Bijlage: de tenlastelegging
Aan verdachte wordt ten laste gelegd dat:
[medeverdachte] op één of meer tijdstip(pen) in of omstreeks de periode van 24 januari 2011 tot en met 7 maart 2013 te Hilversum, althans in het arrondissement Midden-Nederland,
met het oogmerk van wederrechtelijke toeëigening heeft weggenomen twee, althans een, geldbedrag(en) (te weten een bedrag van 14.123,- euro en/of een bedrag van 7000,- euro), in elk geval enig goed, geheel of ten dele toebehorende aan [benadeelde 1] en/of [benadeelde 2] , in elk geval aan een ander of anderen dan aan die [medeverdachte] ,
opzettelijk twee, althans een, geldbedrag(en) (te weten een bedrag van 14.123,- euro en/of een bedrag van 7000,- euro), in elk geval enig goed, geheel of ten dele toebehorende aan [benadeelde 1] en/of [benadeelde 2] , in elk geval aan een ander of anderen dan aan die [medeverdachte] , welk(e) goed(eren) die [medeverdachte] anders dan door misdrijf, te weten als (mede-)eigenaar, feitelijk
leidinggevende en/of werknemer van gastouderbureau [gastouderbureau 1] en/of [gastouderbureau 2]
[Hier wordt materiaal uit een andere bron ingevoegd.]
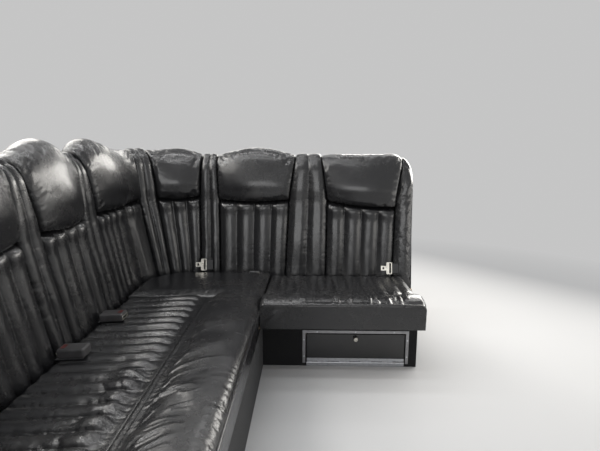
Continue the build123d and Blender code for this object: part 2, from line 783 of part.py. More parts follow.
def buckle():
    """Push-button buckle at the origin, mouth towards +x, lying on z = 0."""
    body = Pos(0, 0, buckle_thickness / 2) * Box(buckle_length, buckle_width, buckle_thickness)
    body = fillet(body.edges(), buckle_fillet)
    mouth = Pos(buckle_length / 2, 0, buckle_thickness * 0.42) * Box(
        2 * buckle_mouth_depth, buckle_width - 2 * buckle_side_wall, buckle_mouth_height)
    button = Pos(buckle_length / 2 - buckle_fillet - button_length / 2, 0, buckle_thickness) * Box(
        button_length, buckle_width - 3 * buckle_side_wall, 2 * button_recess)
    return body - mouth - button


def latch_plate():
    """Metal tongue at the origin, lying flat, its blade towards +x, its slot for the webbing."""
    body = Pos(0, 0, plate_thickness / 2) * Box(plate_length * 0.45, plate_width, plate_thickness)
    blade = Pos(plate_length * 0.4, 0, plate_thickness / 2) * Box(plate_length * 0.5, plate_width * 0.38, plate_thickness)
    window = Pos(plate_length * 0.46, 0, 0) * Box(9.0, 11.0, 30.0)
    slot = Pos(-plate_length * 0.08, 0, 0) * Box(plate_slot_width, webbing_width + 3.0, 30.0)
    body = fillet(body.edges().filter_by(Axis.Z), 6.0)
    return body + blade - window - slot


def webbing(start, end):
    """Flat strap along x, lying on z = 0."""
    return Pos((start + end) / 2, 0, webbing_thickness / 2) * Box(end - start, webbing_width, webbing_thickness)


def on_side_cushion(y):
    """Frame on the crest of the nearest side channel: its x runs from the crease up the cushion."""
    pitch = (side_channels_end - near) / side_channel_count
    crest_y = near + (int((y - near) / pitch) + 0.5) * pitch
    rise = seat_seam_height - crease_height + seat_channel_rise
    run_in = side_seat_seam - foot_u
    return Plane(origin=(left + foot_u, crest_y, crease_height + belt_gap), x_dir=(run_in, 0, rise),
                 z_dir=(-rise, 0, run_in))


def on_corner_cushion(x):
    """The same on the flat top of the corner cushion, at the crease of the cross bench."""
    level = corner_cushion_edge + seam_gap + belt_gap
    return Plane(origin=(x, front - foot_u - corner_cushion_crown, level), x_dir=(0, -1, 0), z_dir=(0, 0, 1))


def against_back(x, level):
    """Frame on edge in the cross bench's crease: its x runs to the left, its y leans up against the channels."""
    foot_y = front - foot_u - belt_gap
    level += belt_gap
    top_level = level + plate_width
    top_y = front - face_u(top_level) - channel_rise - plate_thickness - belt_gap
    up = Vector(0, top_y - foot_y, plate_width).normalized()
    inward = Vector(-1, 0, 0).cross(up)
    return Plane(origin=Vector(x, foot_y, level) + up * plate_width / 2, x_dir=(-1, 0, 0), z_dir=inward)


def belts():
    """Buckles on the side cushion, tongues at the crease of the cross bench, and their straps."""
    made = {}
    turned = on_side_cushion(turned_buckle_place)
    lift = webbing_thickness + belt_gap
    made["buckle_1"] = turned * Pos(buckle_rear + buckle_length / 2, 0, lift) * Rot(0, 0, 180) * buckle()
    opened = on_side_cushion(open_buckle_place)
    made["buckle_2"] = opened * Pos(buckle_rear + buckle_length / 2, 0, 0) * buckle()
    folded = turned * webbing(0.0, buckle_rear + buckle_length - buckle_fillet)
    short = opened * webbing(0.0, buckle_rear - belt_gap)
    made["buckle_straps"] = Compound(children=[folded, short])
    flat = on_corner_cushion(flat_plate_place)
    slot_edge = plate_length * 0.45 / 2 + belt_gap
    plates = [flat * Pos(plate_rear, 0, 0) * latch_plate()]
    ends = [flat * webbing(0.0, plate_rear - slot_edge)]
    for x, level in zip(leaning_plate_places, (corner_cushion_edge + seam_gap, crease_height)):
        lean_frame = against_back(x, level)
        plates.append(lean_frame * latch_plate())
        ends.append(lean_frame * webbing(-slot_edge - leaning_strap, -slot_edge))
    made["latch_plates"] = Compound(children=plates)
    made["plate_straps"] = Compound(children=ends)
    return made


# Upright seams: one before each cell and one after the last; they bend where the band beside them does
ends = [0.0]
for cell in cells:
    ends.append(ends[-1] + cell[2])
seam_lines = []
for index, (run, flare) in enumerate(zip(ends, flares)):
    level, valley = next((seam, valley) for kind, name, size, count, seam, valley, crown
                         in cells[max(index - 1, 0):] if kind != "seat")
    seam_lines.append(seam_line(run, level, valley, flare))

nodes = {}
for (kind, name, size, count, seam, valley, crown), line, next_line in zip(cells, seam_lines[:-1], seam_lines[1:]):
    start, end = beside(line, seam_gap / 2), beside(next_line, -seam_gap / 2)
    seams = seam if isinstance(seam, tuple) else (seam, seam)
    if kind == "seat":
        nodes[f"channels_{name}"] = channel_panel(start, end, count, seams)
        nodes[f"pillow_{name}"] = pillow(start, end, seams, crown)
    elif kind == "band":
        nodes[f"band_{name}"] = band(start, end, seam, valley)
    else:
        outer, inner = (end[0], start[0]) if start[0] > 1.0 else (start[0], end[0])
        nodes[name] = end_bolster(start, end, seam, valley, outer, inner)
run = ends[-1]
right_top = cross_valley + shoulder_rise
nodes["pillow_8"] &= shoulder_block(run, run - right_end_width, right_top, 2 * right_pillow_width)

foot_u = face_u(deck_top) + channel_rise + cushion_gap
side_channel_count = round((side_channels_end - near) / channel_pitch)
nodes["side_cushion"] = seat_channels(left + foot_u, left + side_seat_seam, near, side_channels_end,
                                      side_channel_count)
cross_channel_count = round((cross_seat_end - side_front_x) / channel_pitch)
nodes["cross_cushion"] = cross_channels(front - cross_seat_seam, front - foot_u, side_front_x + seam_gap,
                                        cross_seat_end, cross_channel_count)
nodes["side_front_roll"], nodes["cross_front_roll"] = front_rolls()
nodes["corner_cushion"] = corner_cushion()
nodes["side_backboard"], nodes["corner_backboard"], nodes["cross_backboard"] = backboards()
nodes["back_posts"] = back_posts()
nodes["side_deck"], nodes["cross_deck"] = decks()
nodes["side_skirt"] = side_skirt()
nodes.update(base_boards())
nodes["locker_liner"] = locker_liner()
nodes["locker_trim"] = locker_trim()
nodes["locker_hinge"] = locker_hinge_fixed()
nodes["locker_door"], nodes["locker_door_leaf"] = locker_door()
nodes["locker_pull"] = locker_pull()
nodes["floor_brackets"] = floor_brackets()
nodes.update(belts())

os.makedirs("parts", exist_ok=True)
for name, shape in nodes.items():
    export_step(shape, f"parts/{name}.step")
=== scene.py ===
"""Dresses the corner lounge bench: sewn and stuffed leather, plywood base, locker and lap belts."""

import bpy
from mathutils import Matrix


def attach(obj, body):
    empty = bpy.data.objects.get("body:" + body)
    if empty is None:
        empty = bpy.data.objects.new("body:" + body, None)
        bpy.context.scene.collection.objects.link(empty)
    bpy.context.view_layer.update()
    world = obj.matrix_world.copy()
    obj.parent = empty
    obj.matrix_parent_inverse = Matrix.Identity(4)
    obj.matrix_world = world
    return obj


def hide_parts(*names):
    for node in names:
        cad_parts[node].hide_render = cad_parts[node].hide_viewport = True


bl_info = {
    "name": "Corner lounge bench",
    "version": (2, 0, 0),
    "blender": (4, 5, 0),
    "location": "3D View > Sidebar > Lounge bench",
    "description": "Builds the upholstery, belts and locker of a stretched car's corner bench round its frame",
    "category": "Object",
}

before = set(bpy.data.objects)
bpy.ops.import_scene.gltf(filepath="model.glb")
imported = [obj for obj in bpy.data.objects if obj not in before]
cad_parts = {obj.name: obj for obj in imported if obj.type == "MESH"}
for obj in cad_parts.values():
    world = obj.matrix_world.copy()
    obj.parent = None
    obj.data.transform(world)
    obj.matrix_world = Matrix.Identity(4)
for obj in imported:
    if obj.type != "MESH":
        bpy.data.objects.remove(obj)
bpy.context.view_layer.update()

from math import atan2, cos, pi, radians, sin

import bmesh
import bpy
import numpy as np
from bpy.props import FloatProperty, FloatVectorProperty, PointerProperty
from mathutils import Matrix, Vector

ROOT = "bench"

# Plan of the back, as in the frame, in metres: u is the distance in from the wall, and run is the
# distance along the back
CORNER_RADIUS = 0.390
FACE_LINE = 0.140
DECK_TOP = 0.222
CREASE = 0.300
CREASE_FACE = 0.143
LEAN = 0.10
FOAM = 0.050
BOARD_TOP = 0.860
CLEAR = 0.0005
SHOULDER = 0.125
COVER_LOW = DECK_TOP + CLEAR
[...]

en/of (in die hoedanigheid en/of met toestemming van de eigenaar) als beheerder van voornoemde geldbedrag(en), onder zich had, wederrechtelijk zich heeft toegeëigend;
tot en/of bij het plegen van welk misdrijf verdachte toen aldaar opzettelijk behulpzaam is geweest door opzettelijk haar, verdachtes, rekeningnummer beschikbaar te stellen voor die [medeverdachte] om voornoemd(e) geldbedrag(en) op over te maken en/of (vervolgens) door voornoemd(e) geldbedrag(en) van die rekening af te halen en/of (vervolgens) aan die [medeverdachte] te overhandigen.